* Instructions for the task *
Every line of the material that follows must be printed again exactly.

>> begin Given data

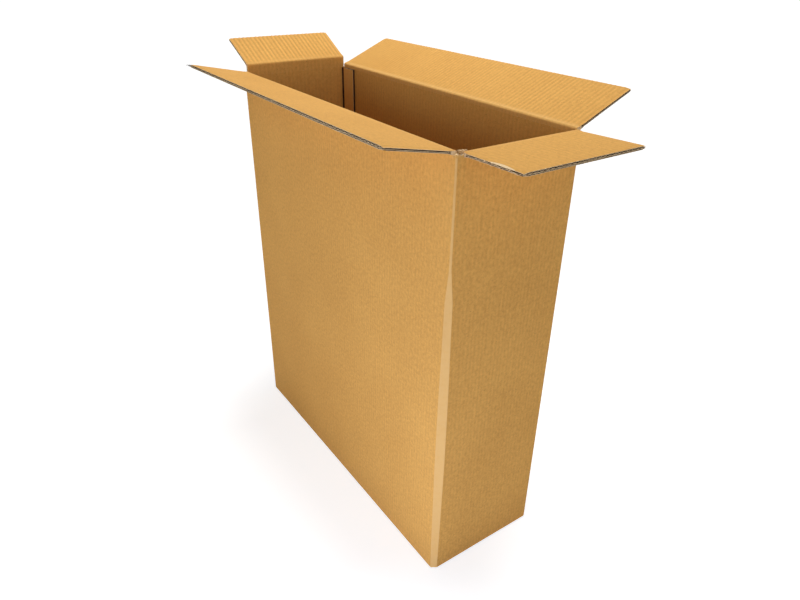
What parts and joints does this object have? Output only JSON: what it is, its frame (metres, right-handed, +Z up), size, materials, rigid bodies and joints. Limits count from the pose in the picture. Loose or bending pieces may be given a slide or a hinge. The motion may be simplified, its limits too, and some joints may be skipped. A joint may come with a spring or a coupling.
{
  "type": "shipping carton",
  "caption": "Tall narrow slotted shipping carton of double-wall corrugated kraft board, bottom flaps shut, top flaps hinged at their scores and standing open",
  "frame": {"origin": "on the floor under the middle of the whole object, with the open flaps counted", "axes": "+X along the long walls towards the right end wall, +Y from the front long wall to the back one, +Z up"},
  "size_m": [0.7604, 0.391, 0.7306],
  "materials": {
    "carton_board": "matt unprinted kraft liner, golden brown",
    "flap_board": "matt unprinted kraft liner, golden brown, open flutes on the cut edges"
  },
  "bodies": {
    "carton": {"carton_body": "carton_board"},
    "top_flap_front": {"top_flap_front": "flap_board"},
    "top_flap_back": {"top_flap_back": "flap_board"},
    "top_flap_left": {"top_flap_left": "flap_board"},
    "top_flap_right": {"top_flap_right": "flap_board"}
  },
  "joints": [
    {"name": "front_flap_fold", "type": "hinge", "parent": "carton", "child": "top_flap_front", "pos_m": [-0.01293, -0.0973, 0.6835], "axis": [1, 0, 0], "range_deg": [-168.5, 36.5]},
    {"name": "back_flap_fold", "type": "hinge", "parent": "carton", "child": "top_flap_back", "pos_m": [-0.01293, 0.1023, 0.6835], "axis": [-1, 0, 0], "range_deg": [-157, 48]},
    {"name": "right_flap_fold", "type": "hinge", "parent": "carton", "child": "top_flap_right", "pos_m": [0.28087, 0.0025, 0.6798], "axis": [0, 1, 0], "range_deg": [-178, 27]},
    {"name": "left_flap_fold", "type": "hinge", "parent": "carton", "child": "top_flap_left", "pos_m": [-0.30673, 0.0025, 0.694], "axis": [0, -1, 0], "range_deg": [-154.7, 50.3]}
  ]
}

>> end Given data

* Result of the task *
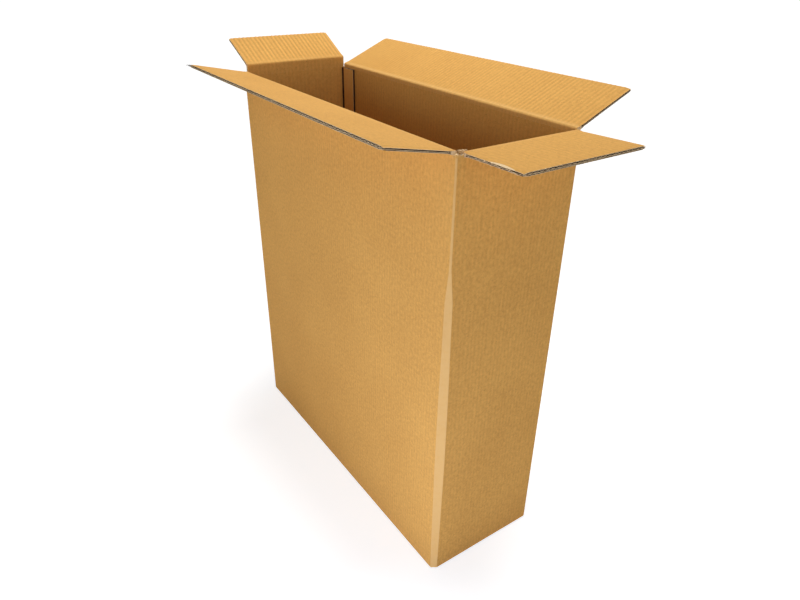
What parts and joints does this object have? Output only JSON: what it is, its frame (metres, right-handed, +Z up), size, materials, rigid bodies and joints. Limits count from the pose in the picture. Loose or bending pieces may be given a slide or a hinge. The motion may be simplified, its limits too, and some joints may be skipped. A joint may come with a spring or a coupling.
{
  "type": "shipping carton",
  "caption": "Tall narrow slotted shipping carton of double-wall corrugated kraft board, bottom flaps shut, top flaps hinged at their scores and standing open",
  "frame": {"origin": "on the floor under the middle of the whole object, with the open flaps counted", "axes": "+X along the long walls towards the right end wall, +Y from the front long wall to the back one, +Z up"},
  "size_m": [0.7604, 0.391, 0.7306],
  "materials": {
    "carton_board": "matt unprinted kraft liner, golden brown",
    "flap_board": "matt unprinted kraft liner, golden brown, open flutes on the cut edges"
  },
  "bodies": {
    "carton": {"carton_body": "carton_board"},
    "top_flap_front": {"top_flap_front": "flap_board"},
    "top_flap_back": {"top_flap_back": "flap_board"},
    "top_flap_left": {"top_flap_left": "flap_board"},
    "top_flap_right": {"top_flap_right": "flap_board"}
  },
  "joints": [
    {"name": "front_flap_fold", "type": "hinge", "parent": "carton", "child": "top_flap_front", "pos_m": [-0.01293, -0.0973, 0.6835], "axis": [1, 0, 0], "range_deg": [-168.5, 36.5]},
    {"name": "back_flap_fold", "type": "hinge", "parent": "carton", "child": "top_flap_back", "pos_m": [-0.01293, 0.1023, 0.6835], "axis": [-1, 0, 0], "range_deg": [-157, 48]},
    {"name": "right_flap_fold", "type": "hinge", "parent": "carton", "child": "top_flap_right", "pos_m": [0.28087, 0.0025, 0.6798], "axis": [0, 1, 0], "range_deg": [-178, 27]},
    {"name": "left_flap_fold", "type": "hinge", "parent": "carton", "child": "top_flap_left", "pos_m": [-0.30673, 0.0025, 0.694], "axis": [0, -1, 0], "range_deg": [-154.7, 50.3]}
  ]
}